Award Search Tools (Point.me, Roame): These are excellent for finding award seats, but they assume you only want to use points. They do not factor in credit card statement credits, and they force the user to manually execute the complex transfer-and-book math.
Wallet Trackers (MaxRewards, CardPointers): Great for tracking benefits, but they are entirely disconnected from the actual booking workflow.
Why I Am Not Building This
The product logic is elegant, but the operational mechanics are heavy. Here is the strategic math on why I am leaving this blueprint on the shelf:
Adversarial Incumbents: Airlines and banks protect their portals fiercely. Even if you use client-side AI browsers to mask the automation, you are signing up for an ongoing game of cat-and-mouse with enterprise security teams. You have to build this with an appetite for platform risk and structural friction.
The Acquisition Math: Let us assume you solve the technical routing. You are still building a B2C fintech product, a category known for steep Customer Acquisition Costs (CAC). Educating consumers to change a deeply ingrained habit, like how they book flights, requires significant capital and patience.
The Authentication Hurdle: Operating as a financial delegate means navigating steep security and UX trade-offs. Storing credentials centrally is a massive liability, while relying entirely on local session cookies introduces friction the second a user clears their cache. It requires a flawless security posture from day one.
Maintenance Debt: Every time Delta updates a redemption table or Chase tweaks a transfer ratio, your routing logic breaks. The engineering bandwidth required just to maintain parity with dozens of shifting reward programs is a heavy, ongoing lift.
The Call: Who Should Build This
A Fintech Founder looking for a high-frequency wedge into a broader "Super Wallet" product.

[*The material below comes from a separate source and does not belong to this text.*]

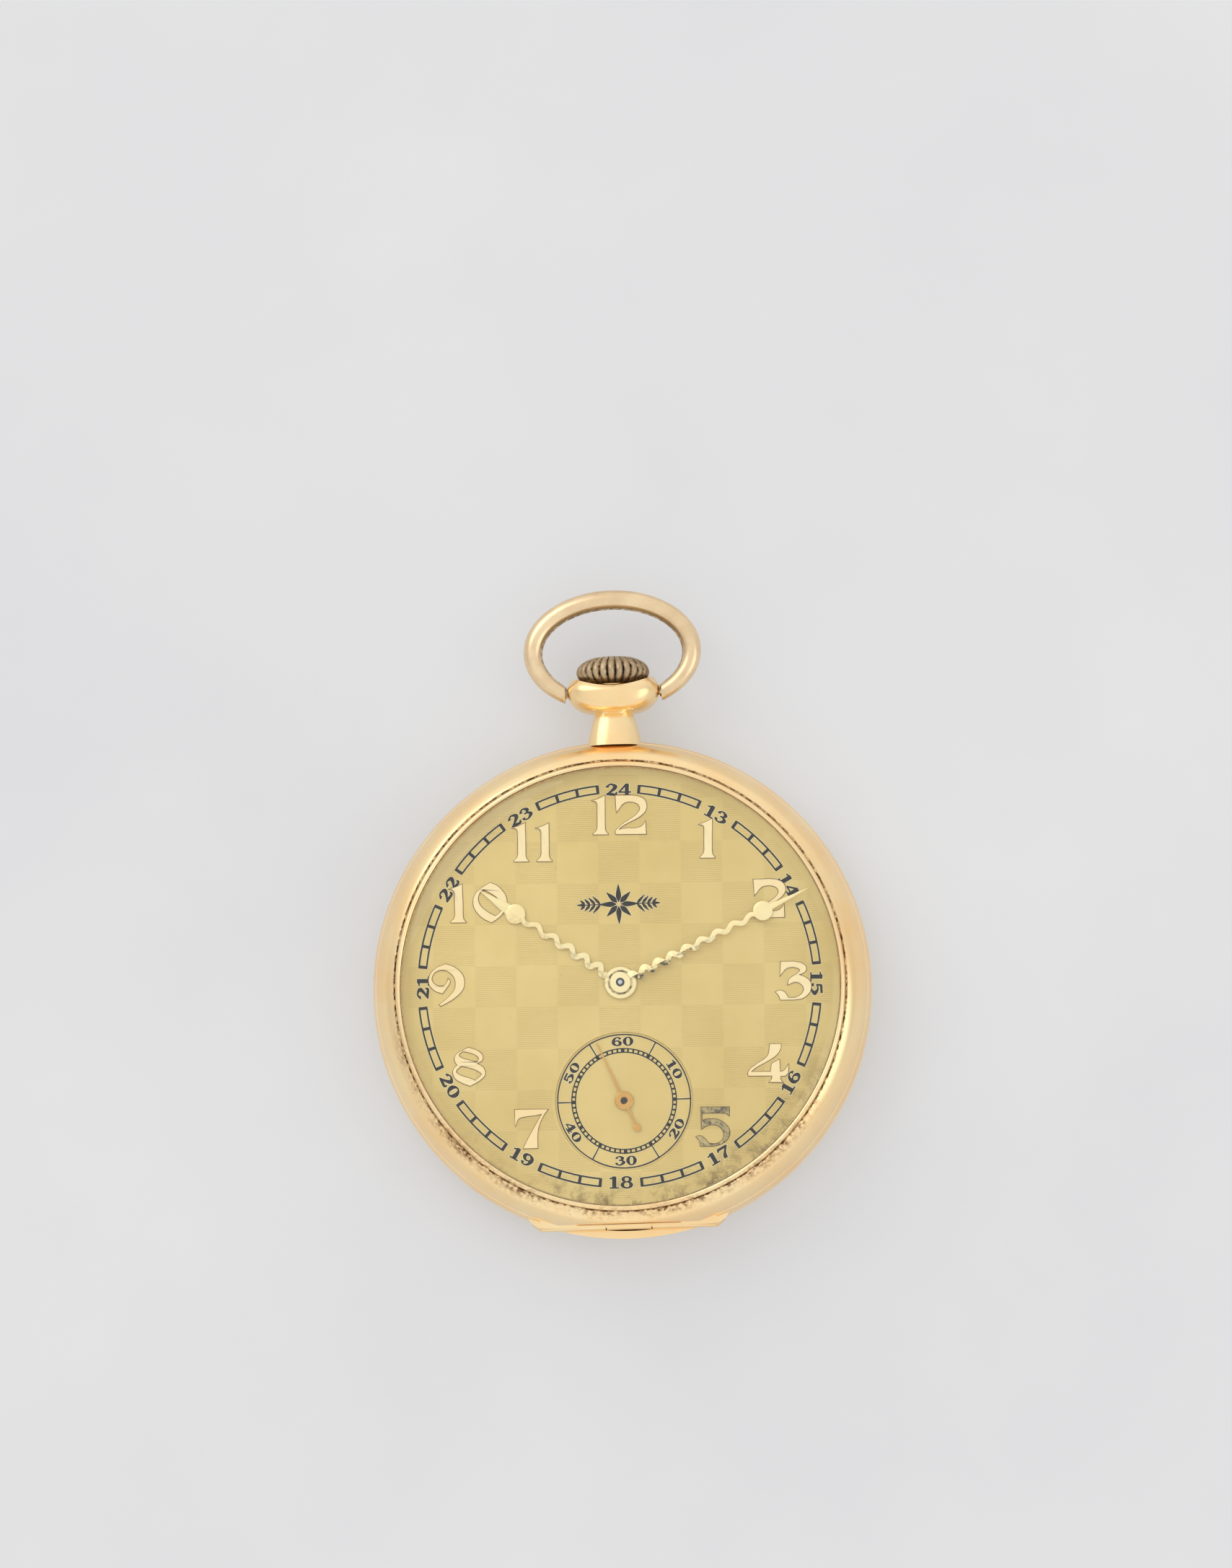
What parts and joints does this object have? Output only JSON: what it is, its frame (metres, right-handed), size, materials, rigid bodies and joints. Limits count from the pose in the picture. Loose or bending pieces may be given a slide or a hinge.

An engineering team building on the absolute frontier of client-side AI browser automation.
A founder playing the "User Agent" game, someone who wants to own the consumer demand to eventually force the suppliers to play nice.
(And who should not): Risk-averse founders. You will be fighting a constant, exhausting cat-and-mouse game with incumbent bot defenses. You need the stomach for legal friction.
I am sharing these blueprints because I want to see them exist, even if I am not the one building them. Stop letting your credits expire. It is exactly what they want you to do.
If you know someone who is actively exploring the consumer fintech or AI browser space, send them this blueprint.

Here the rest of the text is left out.